Still, Myanmar has witnessed enormous change in the past three years and, whatever his past, President Thein Sein has been genuinely interested in promoting reform. Aung San Suu Kyi’s National League for Democracy (NLD) swept last year’s by-elections, the first truly fair elections in two decades. Parliament has become more than just a rubber stamp for the army and in the 2015 elections the NLD may well win a majority, which could theoretically put them in a position to run the country.

But this rapid shift has, as in other former autocratic and diverse states, also unleashed severe tensions. The inter-religious violence began last year in Rakhine State, near the border with Bangladesh. The exact cause of the fighting remains unclear, but after rumors spread that several Muslim men had attacked Buddhist women, crowds of Buddhists began attacking areas of the state populated by Muslim Rohingya.

Now the Myanmar government faces far broader unrest, killings that threaten to tear the country apart and completely undermine the recent economic and political reforms.

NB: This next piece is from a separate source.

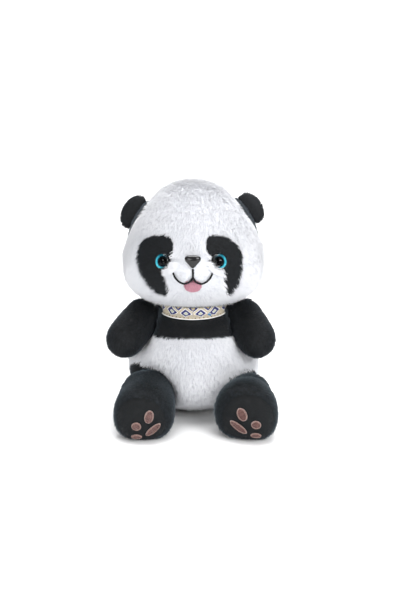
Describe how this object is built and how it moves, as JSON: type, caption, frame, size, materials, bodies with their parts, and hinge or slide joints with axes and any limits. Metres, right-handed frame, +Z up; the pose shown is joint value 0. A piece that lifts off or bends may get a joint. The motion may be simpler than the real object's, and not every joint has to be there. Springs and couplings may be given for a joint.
{
  "type": "plush panda",
  "caption": "Seated plush panda: sewn pile panels over fibre stuffing, safety eyes and nose, kerchief, sprung soft limbs, head and ears",
  "frame": {"origin": "centre of the flat seat panel, on the surface that the panda sits on", "axes": "+Z up, the panda faces -Y, its left is +X"},
  "size_m": [0.1626, 0.1621, 0.2303],
  "materials": {
    "black_pile": "black pile with a slight sheen",
    "black_thread": "thread",
    "clear_lens": "clear moulded plastic",
    "eye_print": "printed back plate",
    "fibre": "loose polyester fibre",
    "label_tape": "satin tape",
    "lining": "plain woven lining",
    "nose_plastic": "polished",
    "pink_pile": "short pink pile",
    "printed_cotton": "printed cotton",
    "satin_thread": "satin stitch",
    "short_white_pile": "short white pile",
    "sole_pile": "short black pile",
    "washer_plastic": "moulded",
    "white_pile": "long soft white pile"
  },
  "bodies": {
    "torso": {"chest_panel": "black_pile", "belly_panel": "white_pile", "back_upper_panel": "black_pile", "back_lower_panel": "white_pile", "seat_panel": "white_pile", "body_stuffing": "fibre", "pellet_bag": "lining", "tail": "white_pile", "kerchief": "printed_cotton", "care_label": "label_tape"},
    "neck": {"neck_stuffing": "fibre"},
    "head": {"forehead_gusset": "white_pile", "cheek_panel_left": "white_pile", "cheek_panel_right": "white_pile", "muzzle_panel": "short_white_pile", "head_back_left": "white_pile", "head_back_right": "white_pile", "head_stuffing": "fibre", "eye_patch_left": "black_pile", "eye_patch_right": "black_pile", "eye_lens_left": "clear_lens", "eye_lens_right": "clear_lens", "eye_stem_left": "eye_print", "eye_stem_right": "eye_print", "eye_washer_left": "washer_plastic", "eye_washer_right": "washer_plastic", "nose": "nose_plastic", "nose_washer": "washer_plastic", "mouth_stitching": "black_thread", "tongue": "pink_pile"},
    "ear_left": {"ear_front_left": "black_pile", "ear_back_left": "black_pile"},
    "ear_right": {"ear_front_right": "black_pile", "ear_back_right": "black_pile"},
    "shoulder_left": {"shoulder_wad_left": "fibre"},
    "arm_left": {"arm_outer_left": "black_pile", "arm_inner_left": "black_pile", "arm_stuffing_left": "fibre"},
    "shoulder_right": {"shoulder_wad_right": "fibre"},
    "arm_right": {"arm_outer_right": "black_pile", "arm_inner_right": "black_pile", "arm_stuffing_right": "fibre"},
    "hip_left": {"hip_wad_left": "fibre"},
    "leg_left": {"leg_upper_left": "black_pile", "leg_under_left": "black_pile", "sole_panel_left": "sole_pile", "paw_pads_left": "satin_thread", "leg_stuffing_left": "fibre"},
    "hip_right": {"hip_wad_right": "fibre"},
    "leg_right": {"leg_upper_right": "black_pile", "leg_under_right": "black_pile", "sole_panel_right": "sole_pile", "paw_pads_right": "satin_thread", "leg_stuffing_right": "fibre"}
  },
  "joints": [
    {"name": "head_turn", "type": "hinge", "parent": "torso", "child": "neck", "pos_m": [0, 0, 0.108], "axis": [0, 0, 1], "range_deg": [-18, 18], "stiffness_Nm_per_rad": 0.35},
    {"name": "head_nod", "type": "hinge", "parent": "neck", "child": "head", "pos_m": [0, 0, 0.109], "axis": [1, 0, 0], "range_deg": [-4, 3], "stiffness_Nm_per_rad": 1.5},
    {"name": "arm_raise_left", "type": "hinge", "parent": "torso", "child": "shoulder_left", "pos_m": [0.0495, -0.004, 0.098], "axis": [0, -1, 0], "range_deg": [0, 20], "stiffness_Nm_per_rad": 0.12},
    {"name": "arm_swing_left", "type": "hinge", "parent": "shoulder_left", "child": "arm_left", "pos_m": [0.0495, -0.004, 0.098], "axis": [-1, 0, 0], "range_deg": [0, 18], "stiffness_Nm_per_rad": 0.12},
    {"name": "leg_spread_left", "type": "hinge", "parent": "torso", "child": "hip_left", "pos_m": [0.053, -0.043, 0.0285], "axis": [0, 0, 1], "range_deg": [0, 20], "stiffness_Nm_per_rad": 0.3},
    {"name": "leg_lift_left", "type": "hinge", "parent": "hip_left", "child": "leg_left", "pos_m": [0.053, -0.043, 0.0285], "axis": [-1, 0, 0], "range_deg": [0, 12], "stiffness_Nm_per_rad": 0.4},
    {"name": "ear_fold_left", "type": "hinge", "parent": "head", "child": "ear_left", "pos_m": [0.05519, 0.00597, 0.20182], "axis": [0.5849, 0, -0.8111], "range_deg": [-20, 20], "stiffness_Nm_per_rad": 0.01},
    {"name": "arm_raise_right", "type": "hinge", "parent": "torso", "child": "shoulder_right", "pos_m": [-0.0495, -0.004, 0.098], "axis": [0, 1, 0], "range_deg": [0, 20], "stiffness_Nm_per_rad": 0.12},
    {"name": "arm_swing_right", "type": "hinge", "parent": "shoulder_right", "child": "arm_right", "pos_m": [-0.0495, -0.004, 0.098], "axis": [-1, 0, 0], "range_deg": [0, 18], "stiffness_Nm_per_rad": 0.12},
    {"name": "leg_spread_right", "type": "hinge", "parent": "torso", "child": "hip_right", "pos_m": [-0.041, -0.043, 0.0285], "axis": [0, 0, -1], "range_deg": [0, 20], "stiffness_Nm_per_rad": 0.3},
    {"name": "leg_lift_right", "type": "hinge", "parent": "hip_right", "child": "leg_right", "pos_m": [-0.041, -0.043, 0.0285], "axis": [-1, 0, 0], "range_deg": [0, 12], "stiffness_Nm_per_rad": 0.4},
    {"name": "ear_fold_right", "type": "hinge", "parent": "head", "child": "ear_right", "pos_m": [-0.05747, 0.00621, 0.19839], "axis": [0.5452, 0, 0.8383], "range_deg": [-20, 20], "stiffness_Nm_per_rad": 0.01}
  ]
}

Emboldened by the lack of action taken against marauders last year, Buddhist extremists have launched a national anti-Muslim campaign, led by nationalist monks. The campaign, called the 969 Movement (the name comes from Buddhist numerology), calls on Buddhists to avoid Muslim shops and properties and tacitly encourages evictions and even attacks. The movement’s followers encourage Buddhist shop-owners to put 969 stickers on their stores, identifying them as Buddhist-run, and have at times reportedly attacked Buddhist merchants for doing business with Muslims. One 969 leader, nationalist monk Ashin Wirathu, has given numerous interviews calling for the expulsion of Muslims from the country or worse. When he gives sermons, Wirathu now draws thousands of followers, like a nationalist rock star. In a much-covered speech in February, Wirathu told followers: “Once these evil Muslims have control, they will not let us practice our religion … If you buy from Muslim shops, your money doesn’t just stop there. It will eventually go towards destroying your race and religion.” Some liberal commentators have compared the movement to neo-Nazis, and in March militant monks in the town of Meiktila carried swords and knives, watching over Muslims being force-marched out of the area.

Violence has exploded across the country. Mobs of Buddhists, some with ties to the 969 Movement, have struck in the towns of Meiktila, Nay Pyi Taw, Bago and now outside Yangon, the largest city. Earlier this year in Meiktila, groups of men burnt Muslims’ homes and then attacked survivors, killing at least 40 people, including schoolchildren. Wirathu publicly praised these actions. Many of the mobs also appear to have ties to several long-standing paramilitary organizations that previously worked with the army to enforce military rule, according to several Myanmar rights activists. Police provide protection for U Wirathu as he travels, as if he were a state leader.